Task to complete - The data must be returned in full and exactly as given.

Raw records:
--- --- ---

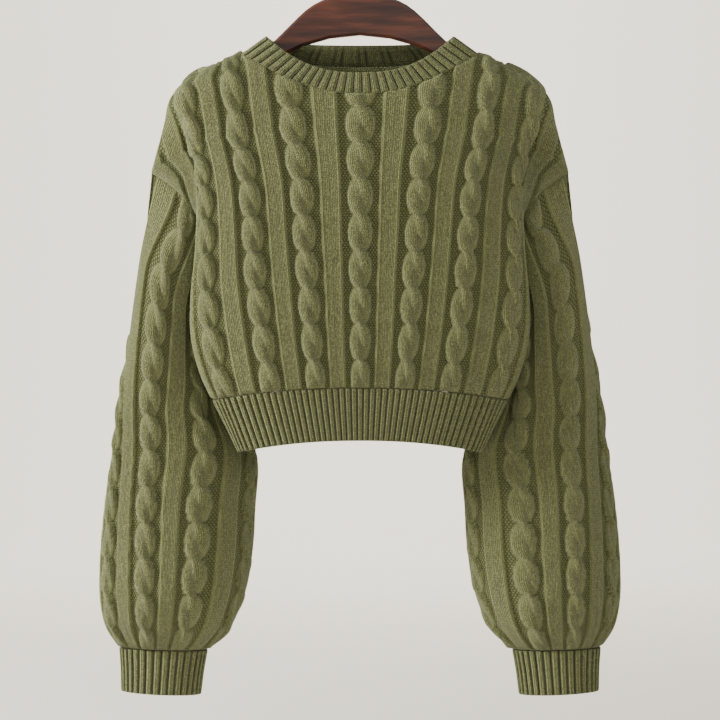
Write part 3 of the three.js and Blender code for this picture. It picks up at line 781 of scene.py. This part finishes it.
def wood_material():
    n = Nodes("walnut")
    grain = n.noise(40, 5.0, (0.35, 1, 3.5))
    streak = n.noise(330, 4.0, (0.08, 1, 1.6))
    base = n.ramp(grain, [
        (0.32, (0.02, 0.005, 0.003)),
        (0.5, (0.062, 0.015, 0.007)),
        (0.68, (0.13, 0.034, 0.014)),
    ])
    base = n.mix(n.math("MULTIPLY", streak, 0.6), base, (0.022, 0.006, 0.003))
    n.link(base, n.shader.inputs["Base Color"])
    n.shader.inputs["Roughness"].default_value = 0.4
    n.shader.inputs["Coat Weight"].default_value = 0.2
    n.shader.inputs["Coat Roughness"].default_value = 0.2
    bump = n.add("ShaderNodeBump")
    bump.inputs["Strength"].default_value = 0.25
    bump.inputs["Distance"].default_value = 0.0004
    n.link(streak, bump.inputs["Height"])
    n.link(bump.outputs[0], n.shader.inputs["Normal"])
    return n.material


def steel_material():
    n = Nodes("hook_steel")
    scratches = n.noise(900, 3.0, (1, 1, 0.1))
    base = n.ramp(scratches, [(0.3, (0.5, 0.5, 0.49)), (0.7, (0.72, 0.72, 0.7))])
    n.link(base, n.shader.inputs["Base Color"])
    n.shader.inputs["Metallic"].default_value = 1.0
    rough = n.math("ADD", n.math("MULTIPLY", scratches, 0.2), 0.5)
    n.link(rough, n.shader.inputs["Roughness"])
    return n.material


def plain_material(name, colour):
    n = Nodes(name)
    n.shader.inputs["Base Color"].default_value = (*colour, 1)
    n.shader.inputs["Roughness"].default_value = 0.9
    return n.material


# ---------------------------------------------------------------- stage, light and camera

CAMERA_DISTANCE = 2.2
SENSOR_WIDTH = 36.0
FRAME_WIDTH = 0.756
FRAME_MIDDLE_Z = -0.4455
FRONT_PLANE_Y = -0.03

FLOOR_Z = -0.94
COVE_SIDE = 9.0
COVE_FRONT_Y = -9.0
COVE_BACK_Y = 6.0
COVE_RADIUS = 2.5
COVE_TOP = 5.0
COVE_STEPS = 24
COVE_COLOUR = (0.82, 0.78, 0.7)
LIGHT_TARGET = (0, 0, -0.45)
WORLD_COLOUR = (0.95, 0.92, 0.86, 1)
WORLD_STRENGTH = 0.6


def make_stage():
    """A plain pale floor that curves up into a far wall, in one sheet."""
    line = [(COVE_FRONT_Y, FLOOR_Z)]
    for k in range(COVE_STEPS + 1):
        angle = math.pi / 2 * k / COVE_STEPS
        line.append((COVE_BACK_Y - COVE_RADIUS * (1 - math.sin(angle)),
                     FLOOR_Z + COVE_RADIUS * (1 - math.cos(angle))))
    line.append((COVE_BACK_Y, COVE_TOP))
    vertices = [(x, y, z) for y, z in line for x in (-COVE_SIDE, COVE_SIDE)]
    faces = [[2 * k, 2 * k + 1, 2 * k + 3, 2 * k + 2] for k in range(len(line) - 1)]
    mesh = bpy.data.meshes.new("cove")
    mesh.from_pydata(vertices, [], faces)
    mesh.polygons.foreach_set("use_smooth", [True] * len(mesh.polygons))
    mesh.materials.append(plain_material("cove_paint", COVE_COLOUR))
    cove = bpy.data.objects.new("cove", mesh)
    bpy.context.scene.collection.objects.link(cove)


def area_light(name, place, size, power, colour, target=LIGHT_TARGET):
    data = bpy.data.lights.new(name, "AREA")
    data.size = size
    data.energy = power
    data.color = colour
    light = bpy.data.objects.new(name, data)
    light.location = place
    direction = mathutils.Vector(target) - mathutils.Vector(place)
    light.rotation_euler = direction.to_track_quat("-Z", "Y").to_euler()
    bpy.context.scene.collection.objects.link(light)


def make_lights():
    area_light("window", (-1.75, -0.35, 0.25), 0.7, 88, (1.0, 0.98, 0.93))
    area_light("fill", (1.2, -2.2, 0.6), 1.4, 17, (1.0, 0.97, 0.92))
    area_light("wall_wash", (0, 2.6, 2.6), 2.5, 330, (1.0, 0.97, 0.92), (0, COVE_BACK_Y, -0.2))
    area_light("top", (0.1, -0.5, 1.7), 1.0, 9, (1.0, 0.98, 0.95))
    world = bpy.data.worlds.new("room")
    world.use_nodes = True
    background = world.node_tree.nodes["Background"]
    background.inputs["Color"].default_value = WORLD_COLOUR
    background.inputs["Strength"].default_value = WORLD_STRENGTH
    bpy.context.scene.world = world


def make_camera():
    data = bpy.data.cameras.new("camera")
    data.sensor_width = SENSOR_WIDTH
    data.lens = SENSOR_WIDTH * CAMERA_DISTANCE / FRAME_WIDTH
    camera = bpy.data.objects.new("camera", data)
    camera.location = (0, FRONT_PLANE_Y - CAMERA_DISTANCE, FRAME_MIDDLE_Z)
    camera.rotation_euler = (math.pi / 2, 0, 0)
    bpy.context.scene.collection.objects.link(camera)
    bpy.context.scene.camera = camera


# ---------------------------------------------------------------- assembly

KNIT_TINT = (0.125, 0.137, 0.056)
RIB_TINT = (0.122, 0.133, 0.055)


def declare(piece, node, material):
    piece.data.materials.append(material)
    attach(piece, "root")
    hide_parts(node)


make_camera()
make_lights()
make_stage()

knit = knit_material("cable_knit", KNIT_TINT)
rib = knit_material("ribbed_knit", RIB_TINT)
declare(panel("knit_front", -1), "front", knit)
declare(panel("knit_back", 1), "back", knit)
declare(hem_rib("rib_front", -1), "hem_rib_front", rib)
declare(hem_rib("rib_back", 1), "hem_rib_back", rib)
declare(neckband("rib_neck"), "neckband", rib)
for word, side in (("left", -1), ("right", 1)):
    declare(sleeve("knit_sleeve_" + word, side), "sleeve_" + word, knit)
    declare(cuff("rib_cuff_" + word, side), "cuff_" + word, rib)

for node, material in (("hanger_wood", wood_material()), ("hanger_hook", steel_material())):
    part = bpy.data.objects[node]
    part.data.materials.clear()
    part.data.materials.append(material)

bpy.context.view_layer.update()
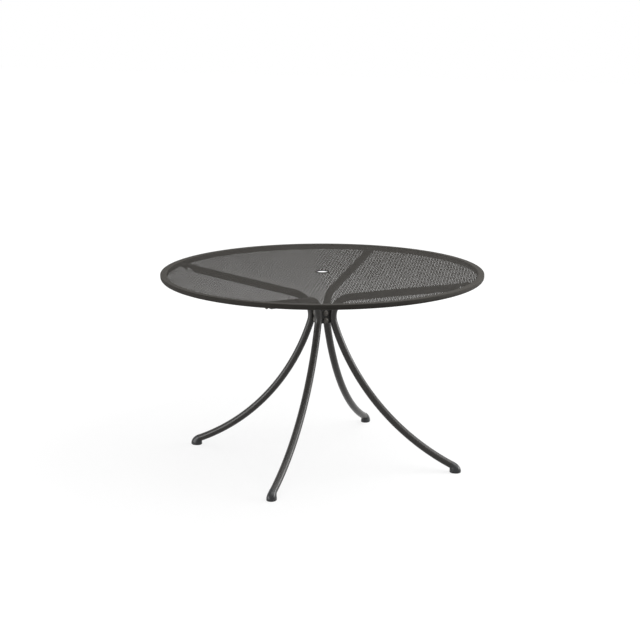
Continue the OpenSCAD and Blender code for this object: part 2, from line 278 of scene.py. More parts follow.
# The same nylon on the rings round the parasol's pole, dulled to a matt grey black by sun and
# rain
RING_NYLON = Surface("sun_dulled_black_nylon", "#222222", "#1d1d1e", "#303030", 0.3,
                     roughness=0.7, roughness_spread=0.05, drift_mm=9, grain_mm=1.2,
                     relief_mm=0.03, ior=1.53, specular=0.1)
# Phosphated and oiled steel fasteners, with a dull gleam that is only partly metallic; their
# dark grey is painted paler, as painted light on the domed bolts in the shade at the waist
BLACK_STEEL_WITH_PAINTED_LIGHT = Surface("phosphated_black_steel_with_painted_light", "#4e4b47", "#44413d", "#67635d", 0.4,
                      roughness=0.42, roughness_spread=0.06, drift_mm=6, grain_mm=1.2,
                      relief_mm=0.03, metallic=0.2, specular=0.3)


def add_object(name: str, data: Any) -> Object:
    """Makes an object and puts it in the scene.

    Args:
        name: the object's name
        data: its mesh, lamp or camera

    Returns:
        The new object
    """
    item = bpy.data.objects.new(name, data)
    bpy.context.scene.collection.objects.link(item)
    return item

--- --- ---

Answer below -
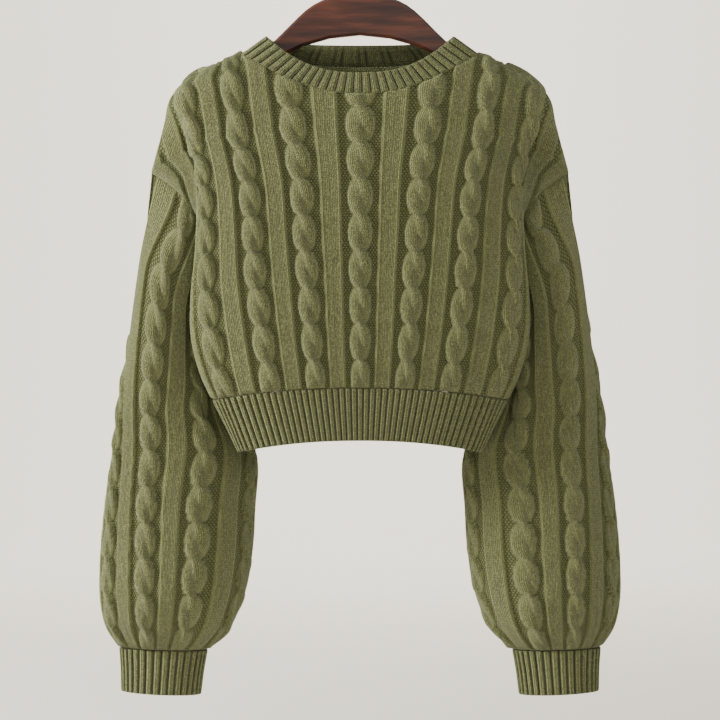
Write part 3 of the three.js and Blender code for this picture. It picks up at line 781 of scene.py. This part finishes it.
def wood_material():
    n = Nodes("walnut")
    grain = n.noise(40, 5.0, (0.35, 1, 3.5))
    streak = n.noise(330, 4.0, (0.08, 1, 1.6))
    base = n.ramp(grain, [
        (0.32, (0.02, 0.005, 0.003)),
        (0.5, (0.062, 0.015, 0.007)),
        (0.68, (0.13, 0.034, 0.014)),
    ])
    base = n.mix(n.math("MULTIPLY", streak, 0.6), base, (0.022, 0.006, 0.003))
    n.link(base, n.shader.inputs["Base Color"])
    n.shader.inputs["Roughness"].default_value = 0.4
    n.shader.inputs["Coat Weight"].default_value = 0.2
    n.shader.inputs["Coat Roughness"].default_value = 0.2
    bump = n.add("ShaderNodeBump")
    bump.inputs["Strength"].default_value = 0.25
    bump.inputs["Distance"].default_value = 0.0004
    n.link(streak, bump.inputs["Height"])
    n.link(bump.outputs[0], n.shader.inputs["Normal"])
    return n.material


def steel_material():
    n = Nodes("hook_steel")
    scratches = n.noise(900, 3.0, (1, 1, 0.1))
    base = n.ramp(scratches, [(0.3, (0.5, 0.5, 0.49)), (0.7, (0.72, 0.72, 0.7))])
    n.link(base, n.shader.inputs["Base Color"])
    n.shader.inputs["Metallic"].default_value = 1.0
    rough = n.math("ADD", n.math("MULTIPLY", scratches, 0.2), 0.5)
    n.link(rough, n.shader.inputs["Roughness"])
    return n.material


def plain_material(name, colour):
    n = Nodes(name)
    n.shader.inputs["Base Color"].default_value = (*colour, 1)
    n.shader.inputs["Roughness"].default_value = 0.9
    return n.material


# ---------------------------------------------------------------- stage, light and camera

CAMERA_DISTANCE = 2.2
SENSOR_WIDTH = 36.0
FRAME_WIDTH = 0.756
FRAME_MIDDLE_Z = -0.4455
FRONT_PLANE_Y = -0.03

FLOOR_Z = -0.94
COVE_SIDE = 9.0
COVE_FRONT_Y = -9.0
COVE_BACK_Y = 6.0
COVE_RADIUS = 2.5
COVE_TOP = 5.0
COVE_STEPS = 24
COVE_COLOUR = (0.82, 0.78, 0.7)
LIGHT_TARGET = (0, 0, -0.45)
WORLD_COLOUR = (0.95, 0.92, 0.86, 1)
WORLD_STRENGTH = 0.6


def make_stage():
    """A plain pale floor that curves up into a far wall, in one sheet."""
    line = [(COVE_FRONT_Y, FLOOR_Z)]
    for k in range(COVE_STEPS + 1):
        angle = math.pi / 2 * k / COVE_STEPS
        line.append((COVE_BACK_Y - COVE_RADIUS * (1 - math.sin(angle)),
                     FLOOR_Z + COVE_RADIUS * (1 - math.cos(angle))))
    line.append((COVE_BACK_Y, COVE_TOP))
    vertices = [(x, y, z) for y, z in line for x in (-COVE_SIDE, COVE_SIDE)]
    faces = [[2 * k, 2 * k + 1, 2 * k + 3, 2 * k + 2] for k in range(len(line) - 1)]
    mesh = bpy.data.meshes.new("cove")
    mesh.from_pydata(vertices, [], faces)
    mesh.polygons.foreach_set("use_smooth", [True] * len(mesh.polygons))
    mesh.materials.append(plain_material("cove_paint", COVE_COLOUR))
    cove = bpy.data.objects.new("cove", mesh)
    bpy.context.scene.collection.objects.link(cove)


def area_light(name, place, size, power, colour, target=LIGHT_TARGET):
    data = bpy.data.lights.new(name, "AREA")
    data.size = size
    data.energy = power
    data.color = colour
    light = bpy.data.objects.new(name, data)
    light.location = place
    direction = mathutils.Vector(target) - mathutils.Vector(place)
    light.rotation_euler = direction.to_track_quat("-Z", "Y").to_euler()
    bpy.context.scene.collection.objects.link(light)


def make_lights():
    area_light("window", (-1.75, -0.35, 0.25), 0.7, 88, (1.0, 0.98, 0.93))
    area_light("fill", (1.2, -2.2, 0.6), 1.4, 17, (1.0, 0.97, 0.92))
    area_light("wall_wash", (0, 2.6, 2.6), 2.5, 330, (1.0, 0.97, 0.92), (0, COVE_BACK_Y, -0.2))
    area_light("top", (0.1, -0.5, 1.7), 1.0, 9, (1.0, 0.98, 0.95))
    world = bpy.data.worlds.new("room")
    world.use_nodes = True
    background = world.node_tree.nodes["Background"]
    background.inputs["Color"].default_value = WORLD_COLOUR
    background.inputs["Strength"].default_value = WORLD_STRENGTH
    bpy.context.scene.world = world


def make_camera():
    data = bpy.data.cameras.new("camera")
    data.sensor_width = SENSOR_WIDTH
    data.lens = SENSOR_WIDTH * CAMERA_DISTANCE / FRAME_WIDTH
    camera = bpy.data.objects.new("camera", data)
    camera.location = (0, FRONT_PLANE_Y - CAMERA_DISTANCE, FRAME_MIDDLE_Z)
    camera.rotation_euler = (math.pi / 2, 0, 0)
    bpy.context.scene.collection.objects.link(camera)
    bpy.context.scene.camera = camera


# ---------------------------------------------------------------- assembly

KNIT_TINT = (0.125, 0.137, 0.056)
RIB_TINT = (0.122, 0.133, 0.055)


def declare(piece, node, material):
    piece.data.materials.append(material)
    attach(piece, "root")
    hide_parts(node)


make_camera()
make_lights()
make_stage()

knit = knit_material("cable_knit", KNIT_TINT)
rib = knit_material("ribbed_knit", RIB_TINT)
declare(panel("knit_front", -1), "front", knit)
declare(panel("knit_back", 1), "back", knit)
declare(hem_rib("rib_front", -1), "hem_rib_front", rib)
declare(hem_rib("rib_back", 1), "hem_rib_back", rib)
declare(neckband("rib_neck"), "neckband", rib)
for word, side in (("left", -1), ("right", 1)):
    declare(sleeve("knit_sleeve_" + word, side), "sleeve_" + word, knit)
    declare(cuff("rib_cuff_" + word, side), "cuff_" + word, rib)

for node, material in (("hanger_wood", wood_material()), ("hanger_hook", steel_material())):
    part = bpy.data.objects[node]
    part.data.materials.clear()
    part.data.materials.append(material)

bpy.context.view_layer.update()
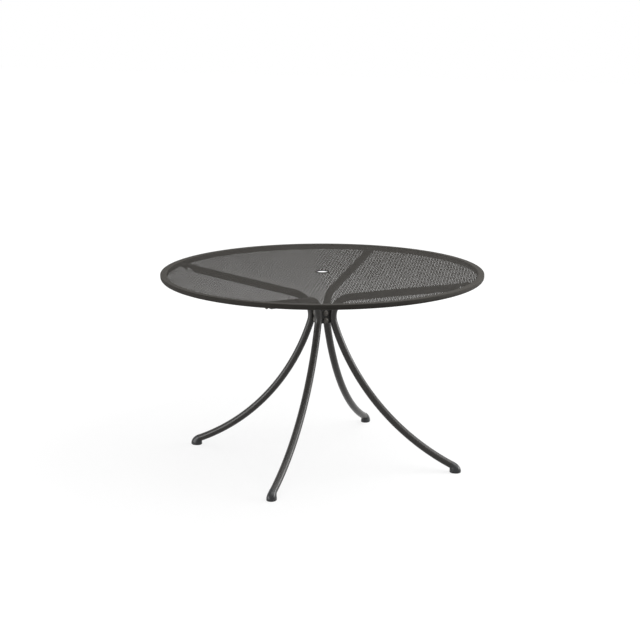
Continue the OpenSCAD and Blender code for this object: part 2, from line 278 of scene.py. More parts follow.
# The same nylon on the rings round the parasol's pole, dulled to a matt grey black by sun and
# rain
RING_NYLON = Surface("sun_dulled_black_nylon", "#222222", "#1d1d1e", "#303030", 0.3,
                     roughness=0.7, roughness_spread=0.05, drift_mm=9, grain_mm=1.2,
                     relief_mm=0.03, ior=1.53, specular=0.1)
# Phosphated and oiled steel fasteners, with a dull gleam that is only partly metallic; their
# dark grey is painted paler, as painted light on the domed bolts in the shade at the waist
BLACK_STEEL_WITH_PAINTED_LIGHT = Surface("phosphated_black_steel_with_painted_light", "#4e4b47", "#44413d", "#67635d", 0.4,
                      roughness=0.42, roughness_spread=0.06, drift_mm=6, grain_mm=1.2,
                      relief_mm=0.03, metallic=0.2, specular=0.3)


def add_object(name: str, data: Any) -> Object:
    """Makes an object and puts it in the scene.

    Args:
        name: the object's name
        data: its mesh, lamp or camera

    Returns:
        The new object
    """
    item = bpy.data.objects.new(name, data)
    bpy.context.scene.collection.objects.link(item)
    return item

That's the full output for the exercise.